Description: A small (7.5-10mm) brownish or piceous-black ground beetle. Rare and very local in Ireland in wooded fens or peaty upland woods.
 

World Distribution: A Eurosiberian Boreo-temperate species (54) distributed from southern and eastern Fennoscandia south to northern France and north Italy and eastwards to west Siberia. Introduced to North America.
 

Irish Status: Widely distributed in southern Britain but much rarer in the north (Luff, 1998). Unaccountably rare in Ireland. Widespread peaty conditions in the mid Postglacial may have favoured P. assimilis which occurred at lower altitudes than it does today (Anderson, 1989).
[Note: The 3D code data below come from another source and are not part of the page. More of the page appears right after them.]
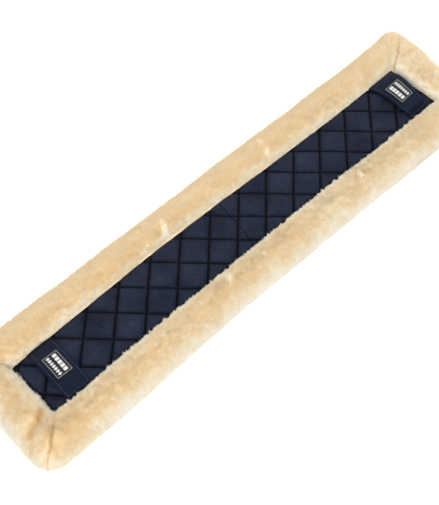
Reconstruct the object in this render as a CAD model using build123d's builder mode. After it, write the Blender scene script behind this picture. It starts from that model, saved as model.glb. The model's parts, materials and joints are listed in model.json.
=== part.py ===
"""Fleece girth sleeve: a soft quilted pad that slides onto a saddle girth.

A long strip of lambskin pile lies underneath, is wrapped round a foam core and is rolled over all
four edges onto the top, where it frames a quilted twill panel.  Two bands across the panel, the
keepers, hold the girth, and each carries a woven label.

The strip bends across its width along three lines, so it is four segments that hinge on each
other.  Wedges are left open at each bend line so that the segments clear each other.

Frame, in millimetres: origin at the centre of the rest plane, +X along the strip, +Y across it,
+Z up from the fleece to the quilted panel.
"""
import os
from math import ceil, radians, sqrt, tan

from build123d import *

os.makedirs("parts", exist_ok=True)

# Panel and border
QUILT_SQUARE = 35.0
PANEL_LENGTH = 652.0
PANEL_WIDTH = 76.0
BORDER = 56.0
CORNER_RADIUS = 26.0
LENGTH = PANEL_LENGTH + 2 * BORDER
WIDTH = PANEL_WIDTH + 2 * BORDER

# Layers, from the rest plane up
PILE = 14.0
CORE = 10.0
LINING = 0.6
WADDING = 4.6
FACE = 0.8
THREAD = 0.4
LINING_FLOOR = PILE + CORE
WADDING_FLOOR = LINING_FLOOR + LINING
FACE_FLOOR = WADDING_FLOOR + WADDING
PANEL_TOP = FACE_FLOOR + FACE
TRIM_FLOOR = PANEL_TOP + THREAD

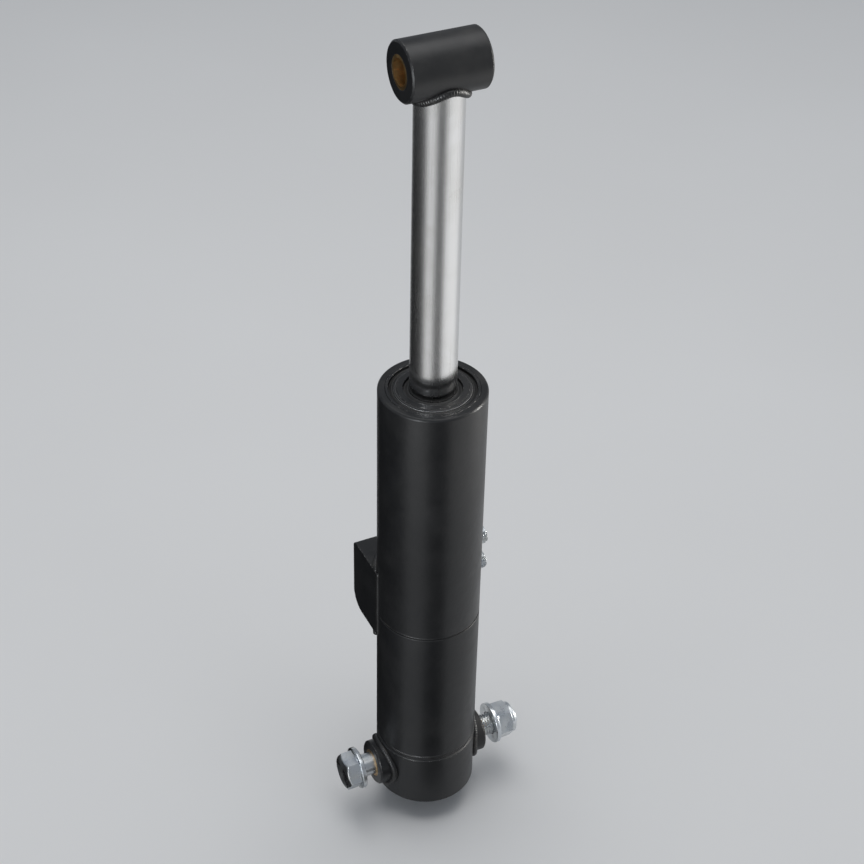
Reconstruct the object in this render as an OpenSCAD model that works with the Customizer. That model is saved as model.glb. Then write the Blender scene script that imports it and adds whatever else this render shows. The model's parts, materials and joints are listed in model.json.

Early Irish records are generally uncertain due to confusion with P. assimilis and although Johnson & Halbert (1902) quote a number of upland sites in Donegal, Antrim, Down, Dublin and Kerry, these probably relate to assimilis rather than atrorufus. The only definite records we have are for a wooded (deciduous) fen at Edenderry west of Belfast (Speight et al., 1983), and for a Sitka spruce plantation at Springwell in Londonderry (Day & Carthy, 1988).
 

Ecology: In lowland northern Europe, this species is often recorded by pitfall-trapping of arable areas (Tolonen, 1995). It is primarily a species of humid forest ecotopes, at least in Fennoscandia (Lindroth, 1985). However it is regarded as cold-preferent in central Europe where it inhabits subalpine woods and heath in places where P. assimilis is absent (Marggi, 1992). In some northern or upland habitats there is an implied overlap in habitat preferences with P. assimilis and possibly a degree of competition. The two do not appear to occur together in Fennoscandia, although Houston & Luff (1983) suggest a degree of co-existence in some British habitats.